Another major theme of Early Morning is, paradoxically, about getting older and the day getting later. The opening poem ‘Windows on the World’ is a stark, if witty, glimpse at how vulnerable we become when we are reliant on something such as a pair of spectacles, and what happens if these are lost somewhere in Amsterdam at night? ‘Shorter than I Thought’ is Gardner’s memento mori, or danse macabre where death is personified as a straight-talking Hackney tailor measuring the speaker up for a funereal suit: ‘Long or short,’ he says, / is something I decide’. Despite the grappling with mortality in this collection, the strongest two poems in Early Morning are celebratory ones for a partner / lover. In ‘Steep Yearning Curve’ we see how the poet wants to compare his lover and her voice to a flower, but this is somehow unsatisfactory and old hat. It is only when the poet brings his knowledge of the Dutch language to the English-language poem that the poem suddenly lifts up:
And I think of how the Dutch word for voice is ‘stem’. And I think of the slender shaft of your throat and your head with its mass of curls. I don’t need to think of any other flower.
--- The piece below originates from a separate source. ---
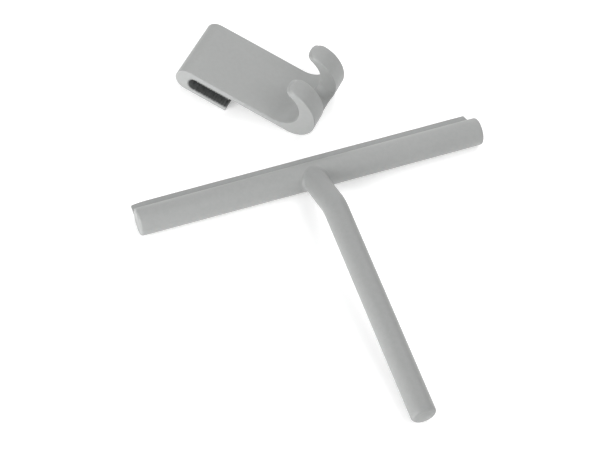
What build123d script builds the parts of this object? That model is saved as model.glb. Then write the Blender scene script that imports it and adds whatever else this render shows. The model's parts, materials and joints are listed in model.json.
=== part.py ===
from build123d import *
import math
import os

# Shower and window squeegee with a round crossbar, a bent handle and a
# slide-in silicone blade, lying beside its two-pronged over-glass hook.
# Units are millimetres, +Z is up, z = 0 is the surface both pieces lie on.
# The hook's slot runs along Y and its plate along X, so the glass slot and
# the cradle line up with the axes; the crossbar lies at BAR_HEADING to X.

# ---------------------------------------------------------------- dimensions
# squeegee, crossbar
BAR_LENGTH = 240.0        # overall length of the crossbar
BAR_D = 18.6              # outside diameter of the silicone cover
BAR_END_ROUND = 2.2       # rounding of the cover's two ends
BAR_CORE_D = 10.0         # steel tube inside the cover
CORE_WALL = 1.5           # wall of both steel tubes
CORE_OFFSET = 1.5         # the tube sits this far from the cover's axis, away from the blade groove
BAR_END_COVER = 4.6       # silicone beyond the tube at each end
PLUG_SPIGOT = 8.0         # plug length inside a tube
PLUG_FLANGE = 1.2         # plug head

# squeegee, handle
HANDLE_D = 16.3           # outside diameter of the silicone cover
NECK_LENGTH = 48.1        # crossbar axis to the bend's corner
HANDLE_LENGTH = 159.4     # bend's corner to the free end
BEND_ANGLE = 29.98        # between neck and handle
BEND_RADIUS = 20.0        # centre line
HANDLE_END_ROUND = 2.5
END_DOME, END_DOME_R = 0.8, 5.5  # height and radius of the low dome on the free end
HANDLE_CORE_D = 10.0
HANDLE_END_COVER = 5.0    # silicone beyond the plug at the free end
WELD_LEG = 1.5

# squeegee, blade and its groove
BLADE_TIP_R = 16.3        # crossbar axis to the blade's edge
LIP_OUT_R = 11.1          # crossbar axis to the face of the groove's lips
LIP_HALF = 1.45           # half of the lips' outside height
GROOVE_Y = 6.4            # crossbar axis to the groove's round bottom
GROOVE_R = 1.85
BEAD_R = 1.70
WEB_HALF = 0.70           # half of the blade's thickness in the mouth
MOUTH_HALF = 0.85
TIP_HALF = 0.45           # half of the blade's thickness at its edge
GROOVE_STOP_X = 116.6     # the groove is blind at this end and open at the other
BLADE_TIP_END_X = 113.7   # the blade's end is cut on a slant
BLADE_ROOT_END_X = 116.4
LIP_END_X = 117.2

# hook, all in its own plane: x along the plate, z out of the plate
HOOK_WIDTH = 50.2
PLATE_T = 4.2
SLOT_H = 10.8             # between plate and flap, without the liner
FLAP_T = 3.2
FLAP_END_X = 40.8
SLOT_END_X = 9.6
SLOT_END_R = 5.2
CRADLE_R = 15.1
CRADLE_X = 73.4
NOSE_R = 16.2
NOSE_X = 85.0
NOSE_Z = NOSE_R - PLATE_T
UPPER_X = 76.0            # where the outer curve of the prongs is highest
TIP_IN_X = 74.0           # where the inner curve ends
TIP_X = 72.8              # how far back the free ends reach
PRONG_TOP_Z = 34.7
PRONG_W = 14.8            # each prong; the notch between them is what is left
NOTCH_FLOOR_Z = 9.2
NOTCH_ROUND = 5.0
TIP_ROUND = 6.0
STRIP_T = 1.0             # spring steel strip
STRIP_EDGE = 2.5          # silicone beyond the strip at each side
STRIP_COVER = 1.1
LINER_T = 0.6
RIB_H = 0.75
RIB_W = 0.9
RIB_PITCH = 2.0
LINER_EDGE = 0.3

# where the two pieces lie
BAR_HEADING = 43.9        # crossbar's direction, from X towards Y
HOOK_X, HOOK_Y = -57.78, 106.46   # hook corner in the crossbar's frame
SET_CX, SET_CY = 13.442, -29.992 # middle of the whole set's footprint

# ------------------------------------------------------------------- helpers


def box(x0, x1, y0, y1, z0, z1):
    return Pos((x0 + x1) / 2, (y0 + y1) / 2, (z0 + z1) / 2) * Box(x1 - x0, y1 - y0, z1 - z0)


def rod(origin, direction, r, length):
    return Solid.make_cylinder(r, length, Plane(origin=origin, z_dir=direction))


def one(shape):
    s = shape.solids()
    return s[0] if len(s) == 1 else Compound(children=list(s))


# ------------------------------------------------------ squeegee resting pose
BR, HR = BAR_D / 2, HANDLE_D / 2


def end_height(drop):
    """height of the free end's lowest point when the handle drops by this angle"""
    return (BR + NECK_LENGTH * math.sin(math.radians(BEND_ANGLE) - drop)
            - (HANDLE_LENGTH - HANDLE_END_ROUND) * math.sin(drop)
            - (HR - HANDLE_END_ROUND) * math.cos(drop) - HANDLE_END_ROUND)


lo, hi = 0.0, 0.4
for _ in range(60):
    mid = (lo + hi) / 2
    lo, hi = (mid, hi) if end_height(mid) > 0 else (lo, mid)
DROP = lo
RISE = math.radians(BEND_ANGLE) - DROP

AXIS = Vector(0, 0, BR)                                   # a point on the crossbar's axis
NECK = Vector(0, -math.cos(RISE), math.sin(RISE))          # up the neck
GRIP = Vector(0, -math.cos(DROP), -math.sin(DROP))         # down the handle
CORNER = AXIS + NECK * NECK_LENGTH
TANGENT = BEND_RADIUS * math.tan(math.radians(BEND_ANGLE) / 2)
CORE_AXIS = AXIS + NECK * CORE_OFFSET


def handle_path(end_gap):
    a = CORNER - NECK * TANGENT
    b = CORNER + GRIP * TANGENT
    first = Edge.make_line(CORE_AXIS, a)
    bend = Edge.make_tangent_arc(a, NECK, b)
    last = Edge.make_line(b, CORNER + GRIP * (HANDLE_LENGTH - end_gap))
    return Wire([first, bend, last])


def along_handle(r, end_gap):
    profile = Plane(origin=CORE_AXIS, z_dir=NECK) * Circle(r)
    return sweep(profile, path=handle_path(end_gap)).solids()[0]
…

Philip Gross has a poem in which he considers the homonym ‘spoor’ which features in both Dutch and English, meaning the tracks of platform in Dutch and ‘tracks’ or ‘traces’ of animals in English, but somehow Gardner’s poem here has the upper hand for being so tender and unforced. The closing poem is, curiously enough, one of praise to the morning – ‘Amsterdam Aubade’. Again the poet considers the Dutch word ‘maakbaarheid’, that you should not live beyond material and physical means, only engage in what you can finish / achieve. This seems a serviceable philosophy, but it’s hardly one a poet could live by, and luckily Gardner does not, as he lies in bed with his partner it occurs to him that:
we have better things to do, things we ought to be doing in the world of the feasible, the world of doing and of making, the world of making do. All these other things may be better but none are as good as this.